周先生晚年(1980年)寫過一份自傳,但見其溫良恭讓,與吳先生早年的印象記完全大異其趣,對照起來讀,足以讓人想到很遠。一笑能狂是少年!
亦有個別小傳情況比較特殊,例如關于姚名達(顯微)先生的一份,署名黃心勉(姚夫人),文后且有一段評論,說是:
與吾夫結婚七年矣。居間相察,無以異人,所最為余所傾愛者,惟誠耳。為學待人,無或不誠,然有時乃受誠之罪:誠於待人,人或欺之;誠於為學,學豈必有所成,成豈必有所用。且吾夫拙于才辯,余甚慮其不足以應變理亂。抑天下事業孰非仁人君子心力之所為,吾夫誠心所屆,努力從之,倘終無所成耶?黃心勉謹述。

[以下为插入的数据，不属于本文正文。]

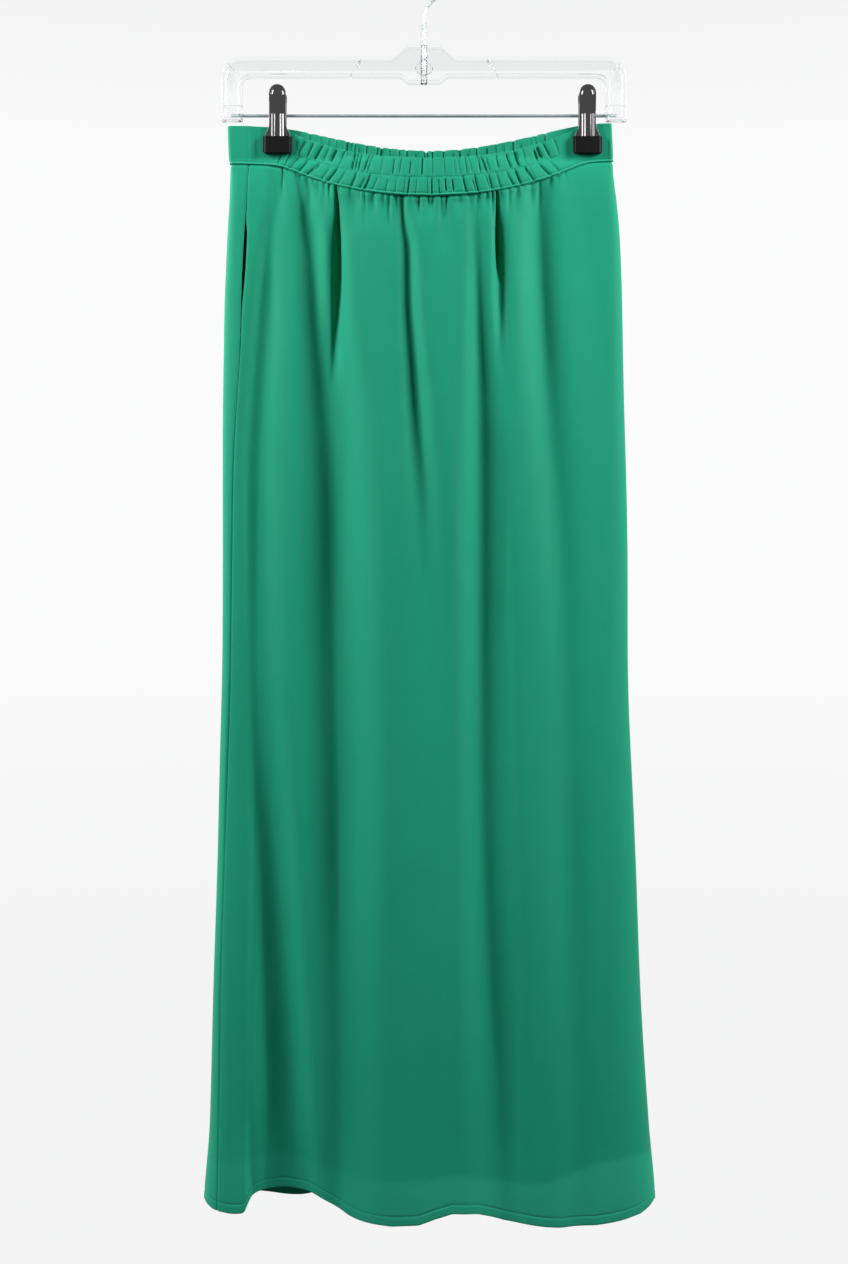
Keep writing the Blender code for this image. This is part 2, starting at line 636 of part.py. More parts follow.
def lining(name, panel, finish):
    """A lining panel: plain, narrower than the skirt, and shorter than it."""
    columns = with_guides(column_places(LINING_COLUMNS, END_DENSE[panel]))
    x, y = loops_of(panel, columns, lining_layer)
    seam = level_of(x, y, BAND_HEIGHT + 2 * SEAM_GAP)
    hem = hem_level(x, y) + LINING_ABOVE_HEM
    heights = seam + (hem - seam) * np.asarray(LINING_ROWS)[:, None]
    outer = np.stack([at_heights(x, heights), at_heights(y, heights), heights], axis=2)
    thickness = np.full(outer.shape[:2], LINING_WALL)
    return wall(name, *sheet_between(outer, thickness), finish)


def pocket_bag(name, finish):
    """Both layers of the pocket's bag, which lie on each other behind the front panel."""
    rows = np.linspace(0.0, 1.0, 8)
    columns = with_guides(np.linspace(0.0, 1.0, 8))
    heights = BAG_TOP + (BAG_BOTTOM - BAG_TOP) * rows
    grid = []
    for share, height in zip(rows, heights):
        clear = CLOTH_WALL + LAYER_GAP
        x, y = half_loop(height, "front", clear, clear)
        start = x[0] + float(blended(SECTIONS, "seam", height)) - BAG_PAST_SEAM
        reach = BAG_WIDTH * (0.62 + 0.38 * math.sin(math.pi * min(1.0, 0.25 + 0.75 * share)))
        at = start + reach * columns
        grid.append(np.stack([at, np.interp(at, x, y), np.full(len(at), height)], axis=1))
    outer = np.array(grid)
    return wall(name, *sheet_between(outer, np.full(outer.shape[:2], BAG_WALL)), finish)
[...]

據說黃心勉女士是一家庭婦女,識字不多(詳見王咨臣《愛國學者姚名達生平及其史學思想》,本書第166頁),似此則此傳此論大約皆出于姚先生本人的手筆。由此頗可考見姚、黃伉儷情深,以及他們故弄狡獪的風趣。黃夫人英年早逝,姚先生再娶巴怡南女士,姚先生在抗日戰爭中為國捐軀后,巴夫人作《姚顯微烈士事略》(本書第153~159頁),內容非常感人,正可以同“黃心勉謹述”那一段評論前后輝映。
這樣肆無忌憚地充當文抄公,無非是因為這些短文實在有趣有味,不抄可惜,蓋從中不僅可以想見其人,也可以見到其人在別人心目中的形象,甚至還可以觸摸到當年的時代風云和學人襟抱。此中值得關注的信息甚多,視某些蟒袍玉帶式的煌煌巨著實在無可多讓。這些珍貴的資料尚待進一步開發利用。